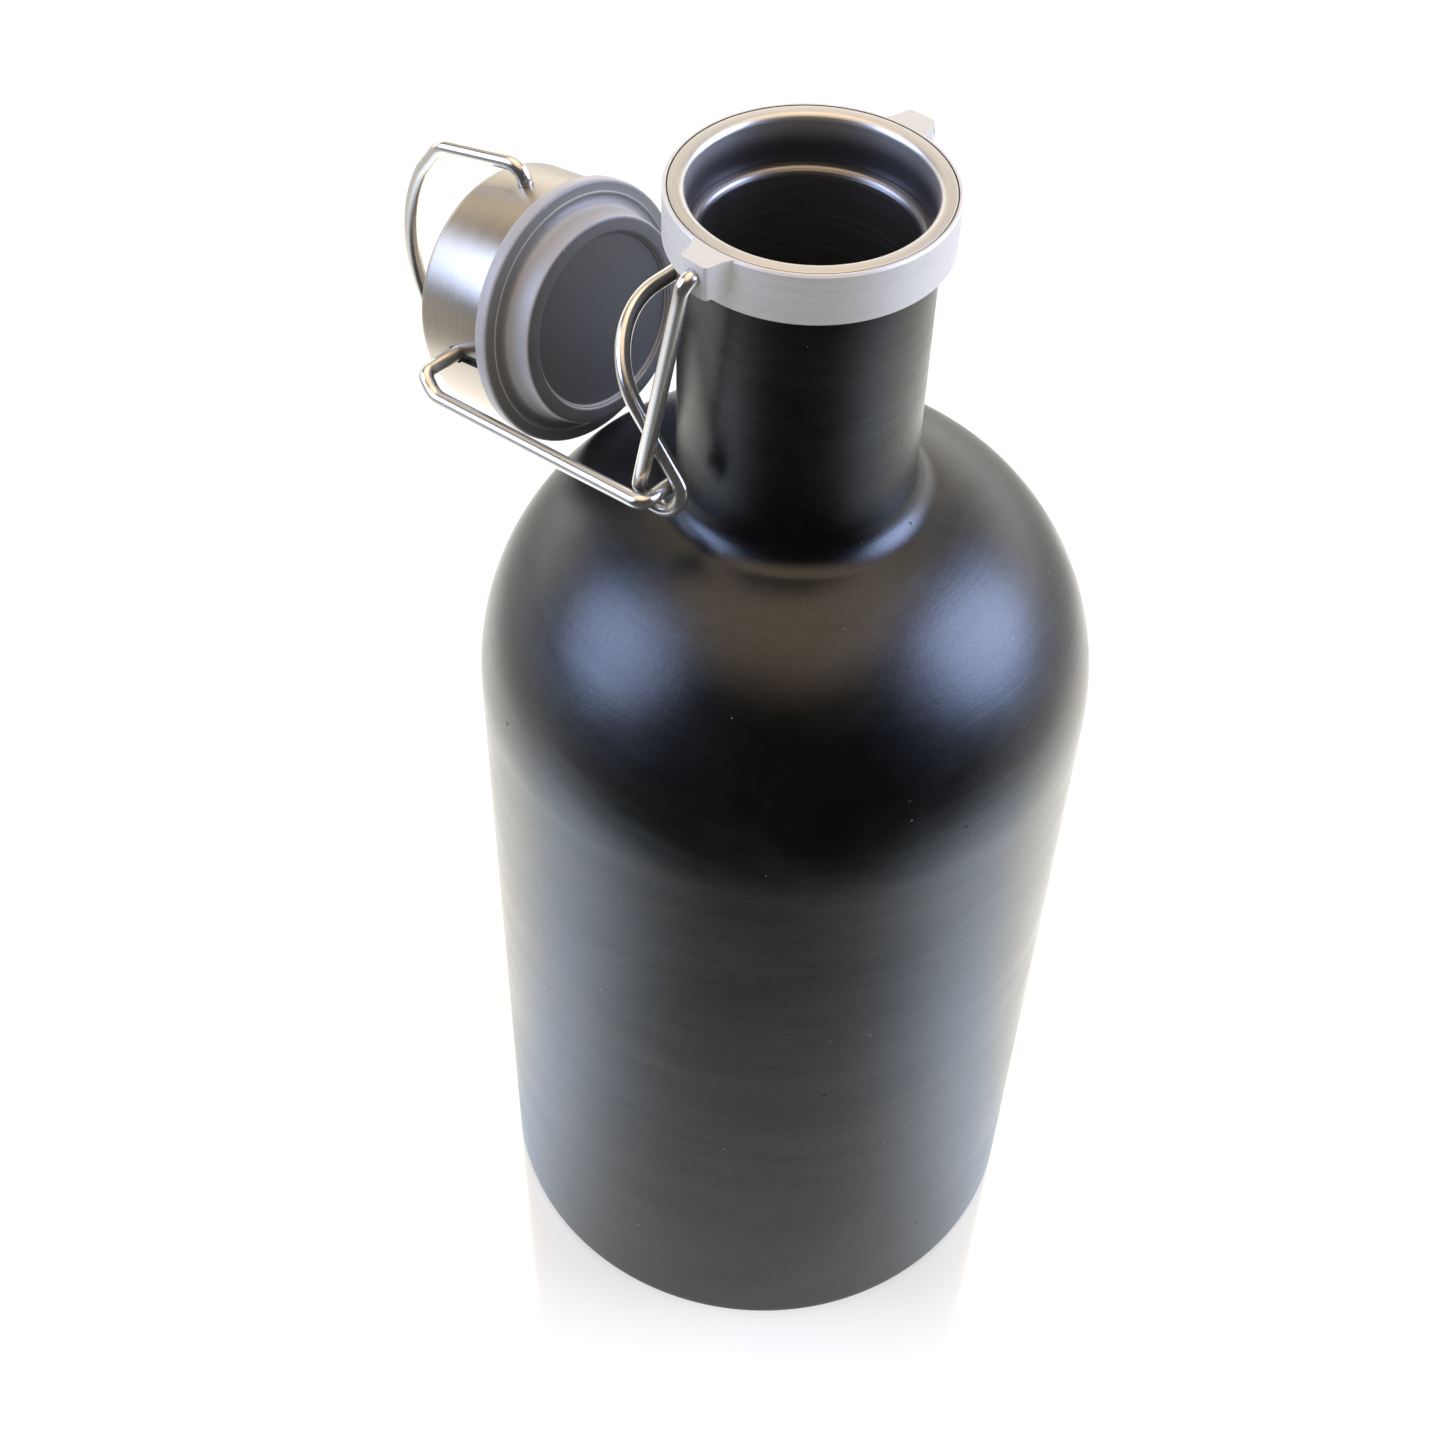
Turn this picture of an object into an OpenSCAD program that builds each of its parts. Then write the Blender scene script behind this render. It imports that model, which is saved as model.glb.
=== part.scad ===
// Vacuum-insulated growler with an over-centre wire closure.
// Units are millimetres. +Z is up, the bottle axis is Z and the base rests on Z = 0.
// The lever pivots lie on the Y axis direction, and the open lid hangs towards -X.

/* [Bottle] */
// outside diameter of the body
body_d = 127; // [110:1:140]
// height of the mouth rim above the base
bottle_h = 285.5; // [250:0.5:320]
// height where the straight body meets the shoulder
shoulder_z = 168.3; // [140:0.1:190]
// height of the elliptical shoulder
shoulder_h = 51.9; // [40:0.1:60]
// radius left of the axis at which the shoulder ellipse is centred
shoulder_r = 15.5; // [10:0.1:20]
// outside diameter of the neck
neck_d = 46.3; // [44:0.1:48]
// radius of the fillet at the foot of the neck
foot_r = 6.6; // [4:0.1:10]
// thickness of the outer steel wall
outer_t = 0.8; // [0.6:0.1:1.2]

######

▸ Your objective: Take the data above and return it exactly.

▸ Response:
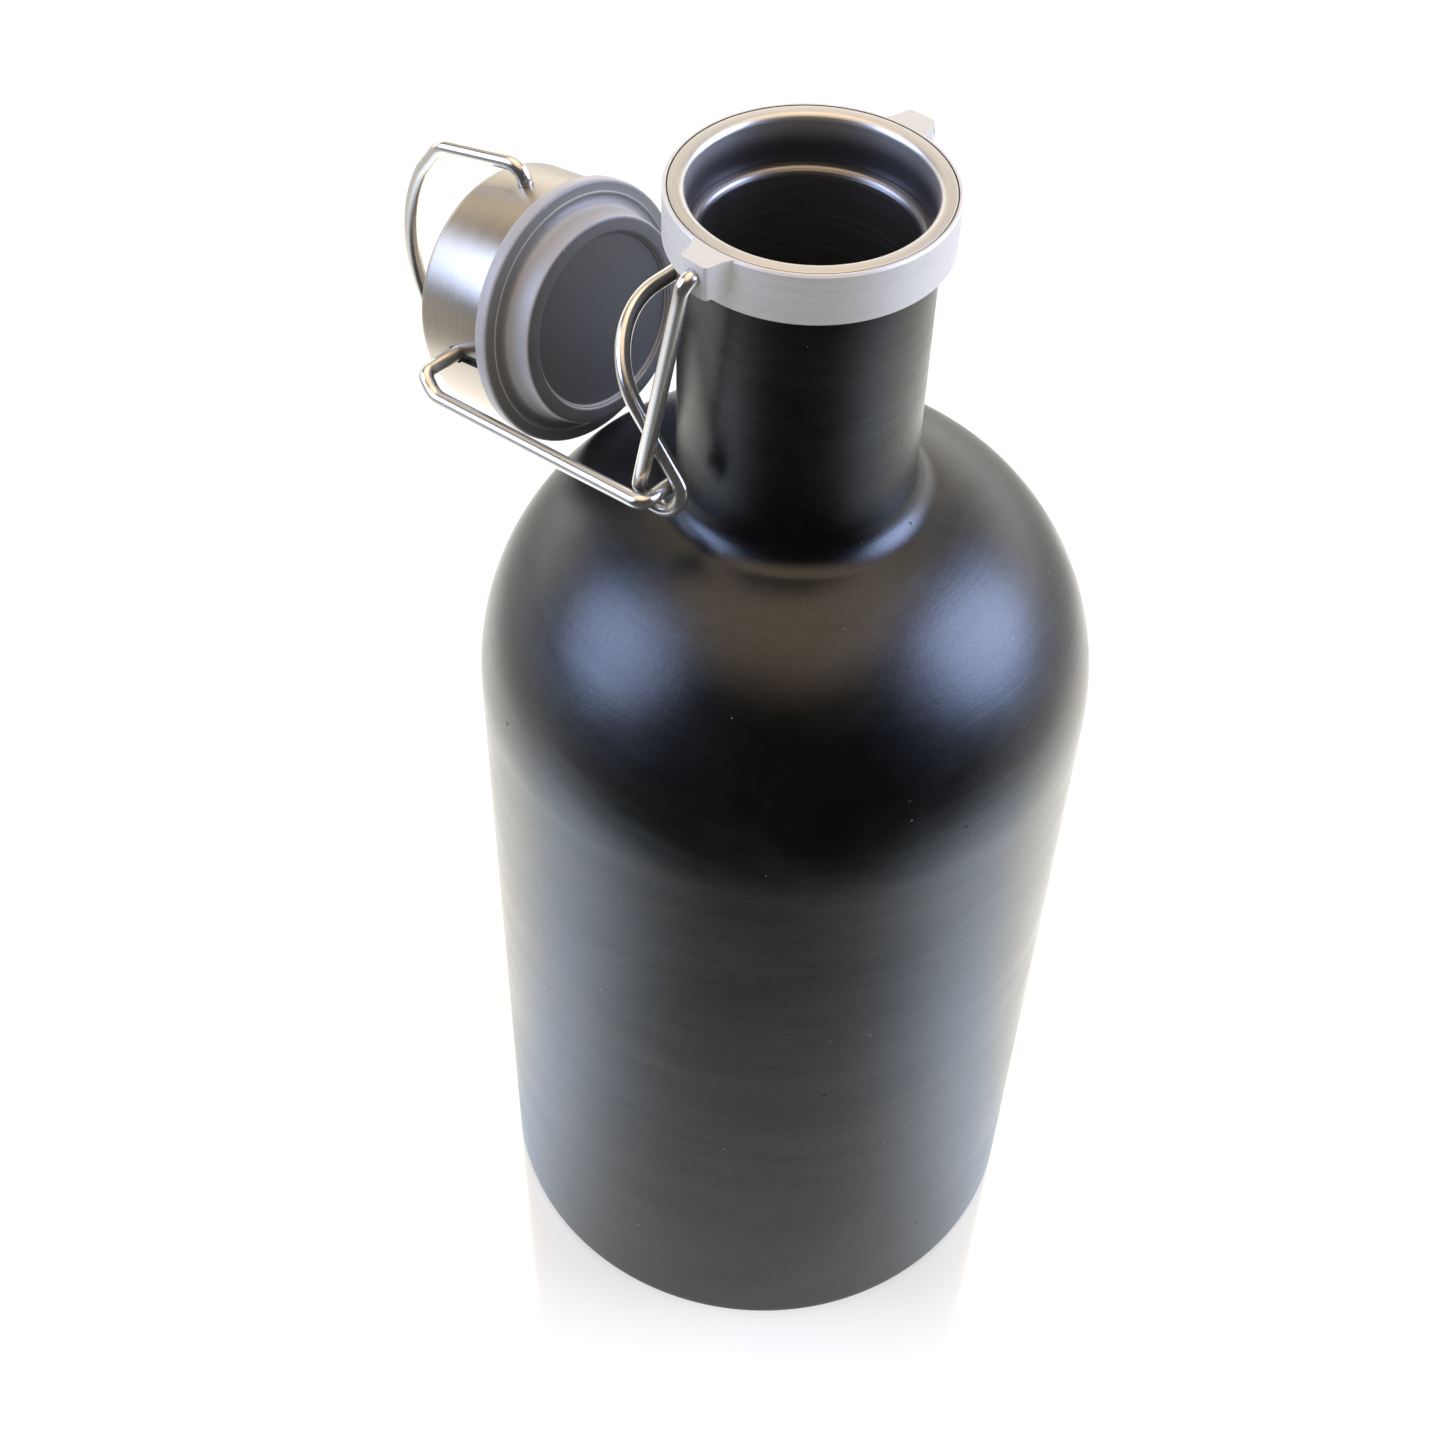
Turn this picture of an object into an OpenSCAD program that builds each of its parts. Then write the Blender scene script behind this render. It imports that model, which is saved as model.glb.
=== part.scad ===
// Vacuum-insulated growler with an over-centre wire closure.
// Units are millimetres. +Z is up, the bottle axis is Z and the base rests on Z = 0.
// The lever pivots lie on the Y axis direction, and the open lid hangs towards -X.

/* [Bottle] */
// outside diameter of the body
body_d = 127; // [110:1:140]
// height of the mouth rim above the base
bottle_h = 285.5; // [250:0.5:320]
// height where the straight body meets the shoulder
shoulder_z = 168.3; // [140:0.1:190]
// height of the elliptical shoulder
shoulder_h = 51.9; // [40:0.1:60]
// radius left of the axis at which the shoulder ellipse is centred
shoulder_r = 15.5; // [10:0.1:20]
// outside diameter of the neck
neck_d = 46.3; // [44:0.1:48]
// radius of the fillet at the foot of the neck
foot_r = 6.6; // [4:0.1:10]
// thickness of the outer steel wall
outer_t = 0.8; // [0.6:0.1:1.2]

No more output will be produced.